**Problem to work on**
Exactly the lines from the line with "for i, (x, up)" to the line with "obj.matrix_world = Matrix.Identity(4)" should be extracted, both included, with no other lines.

**Records to process**
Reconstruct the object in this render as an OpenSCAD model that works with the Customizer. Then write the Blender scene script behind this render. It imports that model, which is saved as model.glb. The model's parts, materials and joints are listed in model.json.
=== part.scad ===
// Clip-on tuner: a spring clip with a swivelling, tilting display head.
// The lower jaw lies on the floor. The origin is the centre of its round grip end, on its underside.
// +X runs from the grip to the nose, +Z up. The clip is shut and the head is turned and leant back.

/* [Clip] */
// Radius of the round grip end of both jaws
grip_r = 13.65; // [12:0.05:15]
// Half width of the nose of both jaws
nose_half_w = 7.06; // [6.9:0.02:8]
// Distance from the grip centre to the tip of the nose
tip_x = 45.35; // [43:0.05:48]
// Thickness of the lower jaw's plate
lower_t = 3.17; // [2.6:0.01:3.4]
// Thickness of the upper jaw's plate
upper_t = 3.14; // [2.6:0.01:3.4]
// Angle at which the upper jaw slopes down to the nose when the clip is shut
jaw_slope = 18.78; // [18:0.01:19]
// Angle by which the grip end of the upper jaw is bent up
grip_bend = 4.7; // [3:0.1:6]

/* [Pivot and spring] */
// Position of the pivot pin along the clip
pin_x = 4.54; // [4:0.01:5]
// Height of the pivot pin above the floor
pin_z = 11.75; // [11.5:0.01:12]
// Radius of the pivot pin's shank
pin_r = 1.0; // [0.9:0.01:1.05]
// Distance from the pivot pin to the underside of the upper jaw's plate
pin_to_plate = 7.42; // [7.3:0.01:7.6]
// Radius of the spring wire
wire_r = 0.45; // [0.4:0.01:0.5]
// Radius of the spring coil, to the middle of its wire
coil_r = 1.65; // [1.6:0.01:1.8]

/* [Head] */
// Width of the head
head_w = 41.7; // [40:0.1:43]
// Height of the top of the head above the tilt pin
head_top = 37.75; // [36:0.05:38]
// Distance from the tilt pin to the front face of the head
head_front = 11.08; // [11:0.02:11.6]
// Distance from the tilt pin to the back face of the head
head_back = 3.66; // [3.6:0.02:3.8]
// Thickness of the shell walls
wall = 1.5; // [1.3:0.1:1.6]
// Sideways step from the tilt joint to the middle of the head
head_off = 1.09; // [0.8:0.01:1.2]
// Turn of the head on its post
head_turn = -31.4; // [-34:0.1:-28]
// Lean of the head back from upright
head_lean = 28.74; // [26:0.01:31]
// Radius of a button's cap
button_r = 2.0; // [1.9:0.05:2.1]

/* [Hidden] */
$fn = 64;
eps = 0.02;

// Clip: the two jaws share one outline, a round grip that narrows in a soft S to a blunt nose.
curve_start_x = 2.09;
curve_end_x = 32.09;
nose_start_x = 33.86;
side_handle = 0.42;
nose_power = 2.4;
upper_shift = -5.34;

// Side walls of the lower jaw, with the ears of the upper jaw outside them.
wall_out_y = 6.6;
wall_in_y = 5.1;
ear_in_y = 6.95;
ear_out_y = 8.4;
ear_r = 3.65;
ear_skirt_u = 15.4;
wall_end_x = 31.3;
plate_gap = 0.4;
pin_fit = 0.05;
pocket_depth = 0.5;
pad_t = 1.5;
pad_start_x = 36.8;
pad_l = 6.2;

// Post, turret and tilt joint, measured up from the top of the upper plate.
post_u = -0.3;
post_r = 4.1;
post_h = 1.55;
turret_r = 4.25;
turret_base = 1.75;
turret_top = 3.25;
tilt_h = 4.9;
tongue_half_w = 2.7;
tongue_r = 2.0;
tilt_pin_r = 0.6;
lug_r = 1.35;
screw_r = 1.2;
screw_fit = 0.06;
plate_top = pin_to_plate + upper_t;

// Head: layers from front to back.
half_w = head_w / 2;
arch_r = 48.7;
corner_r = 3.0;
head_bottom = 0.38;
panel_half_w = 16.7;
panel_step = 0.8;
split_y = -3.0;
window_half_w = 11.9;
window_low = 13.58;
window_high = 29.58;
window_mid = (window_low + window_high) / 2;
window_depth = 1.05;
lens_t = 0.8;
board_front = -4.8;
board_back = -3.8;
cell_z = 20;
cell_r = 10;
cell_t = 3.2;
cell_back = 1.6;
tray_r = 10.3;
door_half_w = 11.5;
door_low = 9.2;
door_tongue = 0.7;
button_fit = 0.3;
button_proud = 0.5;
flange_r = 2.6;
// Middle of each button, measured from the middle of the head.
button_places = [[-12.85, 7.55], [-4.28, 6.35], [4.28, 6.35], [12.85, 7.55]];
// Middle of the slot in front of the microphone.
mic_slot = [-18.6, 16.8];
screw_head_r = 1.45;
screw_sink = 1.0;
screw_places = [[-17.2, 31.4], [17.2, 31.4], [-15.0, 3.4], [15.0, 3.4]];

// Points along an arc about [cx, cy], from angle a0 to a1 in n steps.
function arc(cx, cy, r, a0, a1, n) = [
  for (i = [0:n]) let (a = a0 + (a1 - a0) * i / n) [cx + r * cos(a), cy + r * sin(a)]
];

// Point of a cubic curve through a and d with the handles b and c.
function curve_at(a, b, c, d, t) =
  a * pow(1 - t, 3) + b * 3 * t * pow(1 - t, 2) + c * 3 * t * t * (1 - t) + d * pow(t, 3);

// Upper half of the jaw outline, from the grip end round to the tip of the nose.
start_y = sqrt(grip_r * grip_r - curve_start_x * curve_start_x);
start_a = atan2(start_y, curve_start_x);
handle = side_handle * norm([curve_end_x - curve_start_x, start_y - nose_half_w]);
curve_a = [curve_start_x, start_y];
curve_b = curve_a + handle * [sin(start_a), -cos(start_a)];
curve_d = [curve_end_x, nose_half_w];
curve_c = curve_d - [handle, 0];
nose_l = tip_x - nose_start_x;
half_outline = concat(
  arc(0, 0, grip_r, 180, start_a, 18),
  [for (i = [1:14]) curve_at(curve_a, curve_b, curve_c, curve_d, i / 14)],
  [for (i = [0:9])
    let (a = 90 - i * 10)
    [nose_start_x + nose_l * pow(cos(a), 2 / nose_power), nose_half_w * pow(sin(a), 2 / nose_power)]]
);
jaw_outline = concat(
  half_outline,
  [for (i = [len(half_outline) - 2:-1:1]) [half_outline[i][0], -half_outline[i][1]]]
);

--

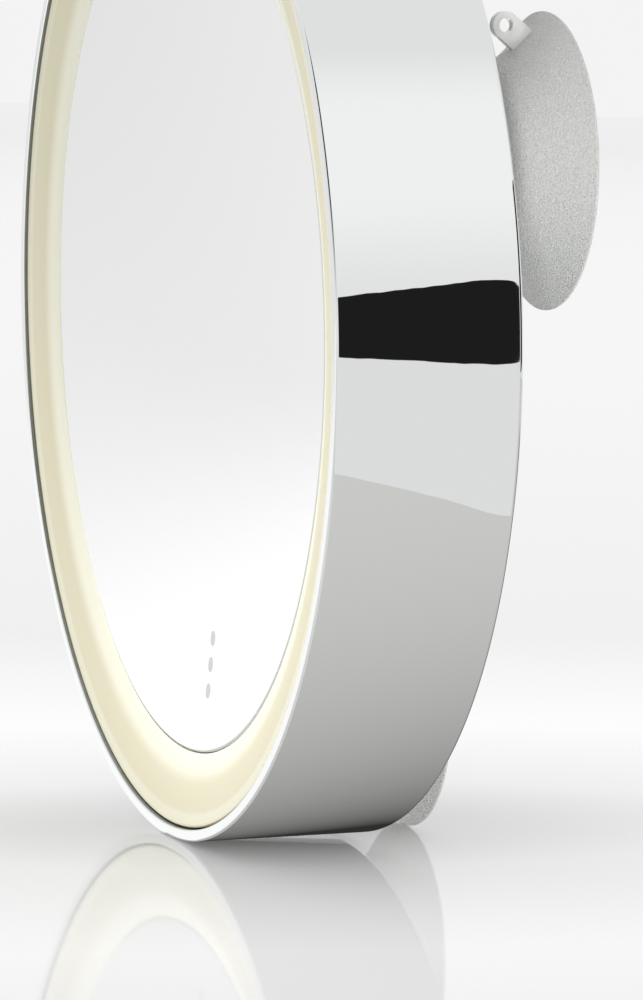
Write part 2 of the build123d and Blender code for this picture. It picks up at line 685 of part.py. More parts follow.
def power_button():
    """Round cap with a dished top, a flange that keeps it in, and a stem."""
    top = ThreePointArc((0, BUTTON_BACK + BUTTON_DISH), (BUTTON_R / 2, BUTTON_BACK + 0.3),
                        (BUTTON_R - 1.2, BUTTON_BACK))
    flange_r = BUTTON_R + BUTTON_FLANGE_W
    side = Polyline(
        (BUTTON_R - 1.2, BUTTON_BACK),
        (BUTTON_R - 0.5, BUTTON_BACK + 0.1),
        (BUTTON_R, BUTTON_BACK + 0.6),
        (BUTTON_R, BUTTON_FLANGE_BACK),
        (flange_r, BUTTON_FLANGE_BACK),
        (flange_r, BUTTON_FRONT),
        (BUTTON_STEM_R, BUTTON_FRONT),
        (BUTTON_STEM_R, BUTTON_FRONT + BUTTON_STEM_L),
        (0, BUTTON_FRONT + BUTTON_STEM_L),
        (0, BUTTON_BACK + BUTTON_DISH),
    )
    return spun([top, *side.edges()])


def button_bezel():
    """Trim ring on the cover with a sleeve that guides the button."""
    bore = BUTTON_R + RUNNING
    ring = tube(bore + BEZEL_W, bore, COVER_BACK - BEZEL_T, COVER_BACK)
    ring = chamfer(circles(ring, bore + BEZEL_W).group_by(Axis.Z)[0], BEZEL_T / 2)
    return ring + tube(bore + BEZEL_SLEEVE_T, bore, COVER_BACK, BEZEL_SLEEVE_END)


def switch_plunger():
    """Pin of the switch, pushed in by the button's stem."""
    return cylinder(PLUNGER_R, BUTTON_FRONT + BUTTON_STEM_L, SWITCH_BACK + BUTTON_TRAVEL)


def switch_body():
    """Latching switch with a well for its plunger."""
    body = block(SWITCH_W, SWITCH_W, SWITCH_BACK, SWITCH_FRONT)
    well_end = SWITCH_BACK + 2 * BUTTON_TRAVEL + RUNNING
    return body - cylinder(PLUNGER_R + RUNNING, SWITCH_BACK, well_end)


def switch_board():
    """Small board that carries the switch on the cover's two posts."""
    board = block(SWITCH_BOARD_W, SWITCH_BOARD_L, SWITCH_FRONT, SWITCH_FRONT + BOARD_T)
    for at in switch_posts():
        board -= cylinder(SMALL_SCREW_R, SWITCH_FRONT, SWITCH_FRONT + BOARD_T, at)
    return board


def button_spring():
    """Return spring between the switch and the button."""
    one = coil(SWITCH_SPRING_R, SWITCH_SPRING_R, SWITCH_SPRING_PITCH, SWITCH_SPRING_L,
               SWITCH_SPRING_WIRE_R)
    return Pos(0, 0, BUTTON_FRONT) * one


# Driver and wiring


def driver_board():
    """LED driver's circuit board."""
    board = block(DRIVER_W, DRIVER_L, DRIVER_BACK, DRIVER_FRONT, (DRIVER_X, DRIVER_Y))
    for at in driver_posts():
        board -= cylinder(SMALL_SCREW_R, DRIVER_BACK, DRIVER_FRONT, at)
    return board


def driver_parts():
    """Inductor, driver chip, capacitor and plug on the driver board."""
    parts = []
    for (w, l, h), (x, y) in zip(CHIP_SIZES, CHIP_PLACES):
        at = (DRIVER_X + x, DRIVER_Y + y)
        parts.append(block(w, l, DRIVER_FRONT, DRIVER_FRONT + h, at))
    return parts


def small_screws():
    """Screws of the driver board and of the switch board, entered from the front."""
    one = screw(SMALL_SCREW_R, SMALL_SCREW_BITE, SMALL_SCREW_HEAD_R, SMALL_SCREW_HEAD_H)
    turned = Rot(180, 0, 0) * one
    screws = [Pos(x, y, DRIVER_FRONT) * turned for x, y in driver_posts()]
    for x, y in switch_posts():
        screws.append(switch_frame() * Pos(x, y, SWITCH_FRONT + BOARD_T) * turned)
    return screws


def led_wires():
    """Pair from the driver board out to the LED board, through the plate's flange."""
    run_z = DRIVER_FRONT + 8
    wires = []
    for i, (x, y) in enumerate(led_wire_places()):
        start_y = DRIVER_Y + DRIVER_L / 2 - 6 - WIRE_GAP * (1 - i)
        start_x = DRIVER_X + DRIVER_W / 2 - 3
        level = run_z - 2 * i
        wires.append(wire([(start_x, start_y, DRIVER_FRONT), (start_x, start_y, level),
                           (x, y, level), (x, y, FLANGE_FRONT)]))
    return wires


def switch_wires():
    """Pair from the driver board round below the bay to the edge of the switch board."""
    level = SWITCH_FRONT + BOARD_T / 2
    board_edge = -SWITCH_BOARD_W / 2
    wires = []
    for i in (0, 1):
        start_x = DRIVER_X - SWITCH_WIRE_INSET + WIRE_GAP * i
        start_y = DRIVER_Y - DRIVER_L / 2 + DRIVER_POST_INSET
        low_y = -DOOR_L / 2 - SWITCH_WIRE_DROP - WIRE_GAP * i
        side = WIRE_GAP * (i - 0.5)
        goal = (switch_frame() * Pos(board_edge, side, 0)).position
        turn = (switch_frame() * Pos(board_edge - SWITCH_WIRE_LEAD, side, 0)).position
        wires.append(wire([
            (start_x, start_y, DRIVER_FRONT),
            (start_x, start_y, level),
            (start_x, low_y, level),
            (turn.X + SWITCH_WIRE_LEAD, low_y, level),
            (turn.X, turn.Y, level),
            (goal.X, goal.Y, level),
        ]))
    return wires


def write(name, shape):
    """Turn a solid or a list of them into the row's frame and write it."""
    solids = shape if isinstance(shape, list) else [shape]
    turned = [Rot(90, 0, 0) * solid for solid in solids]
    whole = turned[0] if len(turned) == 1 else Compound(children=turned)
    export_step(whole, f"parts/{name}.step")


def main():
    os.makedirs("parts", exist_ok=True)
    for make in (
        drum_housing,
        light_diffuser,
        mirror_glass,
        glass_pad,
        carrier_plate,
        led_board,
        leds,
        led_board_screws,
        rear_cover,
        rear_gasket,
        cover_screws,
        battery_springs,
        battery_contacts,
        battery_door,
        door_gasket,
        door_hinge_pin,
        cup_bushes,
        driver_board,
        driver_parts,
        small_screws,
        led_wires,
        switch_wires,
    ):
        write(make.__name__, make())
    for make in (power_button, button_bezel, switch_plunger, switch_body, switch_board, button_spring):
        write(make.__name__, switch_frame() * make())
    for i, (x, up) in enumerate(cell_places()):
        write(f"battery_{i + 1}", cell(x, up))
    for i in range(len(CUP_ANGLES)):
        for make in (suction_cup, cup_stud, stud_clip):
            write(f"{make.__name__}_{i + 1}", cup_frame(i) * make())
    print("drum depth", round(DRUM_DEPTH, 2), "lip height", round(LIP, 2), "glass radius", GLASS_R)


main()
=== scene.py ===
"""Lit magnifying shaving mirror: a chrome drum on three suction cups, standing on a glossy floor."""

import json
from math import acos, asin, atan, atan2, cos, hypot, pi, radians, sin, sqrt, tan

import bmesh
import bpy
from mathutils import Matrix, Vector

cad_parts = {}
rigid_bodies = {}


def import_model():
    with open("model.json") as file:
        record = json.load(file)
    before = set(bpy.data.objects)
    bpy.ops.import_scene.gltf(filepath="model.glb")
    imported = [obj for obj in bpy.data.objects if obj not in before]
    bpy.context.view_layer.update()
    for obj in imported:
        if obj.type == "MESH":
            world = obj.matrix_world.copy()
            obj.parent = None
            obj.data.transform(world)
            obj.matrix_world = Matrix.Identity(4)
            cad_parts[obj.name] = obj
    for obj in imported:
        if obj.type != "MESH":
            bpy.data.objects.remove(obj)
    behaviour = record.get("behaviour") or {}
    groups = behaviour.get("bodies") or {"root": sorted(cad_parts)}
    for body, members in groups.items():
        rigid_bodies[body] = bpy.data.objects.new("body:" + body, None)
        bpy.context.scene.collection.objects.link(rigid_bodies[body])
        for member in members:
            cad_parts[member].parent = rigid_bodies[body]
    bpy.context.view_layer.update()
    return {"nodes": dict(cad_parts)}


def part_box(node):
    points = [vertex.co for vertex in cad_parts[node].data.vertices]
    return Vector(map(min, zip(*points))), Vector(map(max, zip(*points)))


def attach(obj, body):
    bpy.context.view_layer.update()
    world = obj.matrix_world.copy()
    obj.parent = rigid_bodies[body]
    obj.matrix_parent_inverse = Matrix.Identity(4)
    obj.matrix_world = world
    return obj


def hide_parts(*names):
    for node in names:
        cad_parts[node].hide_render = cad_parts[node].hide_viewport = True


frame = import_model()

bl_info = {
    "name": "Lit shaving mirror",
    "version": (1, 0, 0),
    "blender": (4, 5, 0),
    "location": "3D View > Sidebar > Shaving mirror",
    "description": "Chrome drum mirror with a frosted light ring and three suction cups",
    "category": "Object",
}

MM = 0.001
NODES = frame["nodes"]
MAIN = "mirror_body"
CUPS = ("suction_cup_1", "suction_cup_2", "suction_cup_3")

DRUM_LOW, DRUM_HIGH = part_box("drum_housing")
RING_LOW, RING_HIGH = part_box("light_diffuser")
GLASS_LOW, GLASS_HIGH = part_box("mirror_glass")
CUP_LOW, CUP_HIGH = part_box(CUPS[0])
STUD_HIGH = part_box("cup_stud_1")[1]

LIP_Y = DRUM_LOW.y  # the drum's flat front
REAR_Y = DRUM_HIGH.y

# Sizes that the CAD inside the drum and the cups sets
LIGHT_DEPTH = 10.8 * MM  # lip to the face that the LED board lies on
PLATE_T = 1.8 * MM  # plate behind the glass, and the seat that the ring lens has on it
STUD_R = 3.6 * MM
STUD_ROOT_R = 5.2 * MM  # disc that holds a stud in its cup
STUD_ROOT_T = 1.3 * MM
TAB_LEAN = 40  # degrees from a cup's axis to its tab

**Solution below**
    for i, (x, up) in enumerate(cell_places()):
        write(f"battery_{i + 1}", cell(x, up))
    for i in range(len(CUP_ANGLES)):
        for make in (suction_cup, cup_stud, stud_clip):
            write(f"{make.__name__}_{i + 1}", cup_frame(i) * make())
    print("drum depth", round(DRUM_DEPTH, 2), "lip height", round(LIP, 2), "glass radius", GLASS_R)


main()
=== scene.py ===
"""Lit magnifying shaving mirror: a chrome drum on three suction cups, standing on a glossy floor."""

import json
from math import acos, asin, atan, atan2, cos, hypot, pi, radians, sin, sqrt, tan

import bmesh
import bpy
from mathutils import Matrix, Vector

cad_parts = {}
rigid_bodies = {}


def import_model():
    with open("model.json") as file:
        record = json.load(file)
    before = set(bpy.data.objects)
    bpy.ops.import_scene.gltf(filepath="model.glb")
    imported = [obj for obj in bpy.data.objects if obj not in before]
    bpy.context.view_layer.update()
    for obj in imported:
        if obj.type == "MESH":
            world = obj.matrix_world.copy()
            obj.parent = None
            obj.data.transform(world)
            obj.matrix_world = Matrix.Identity(4)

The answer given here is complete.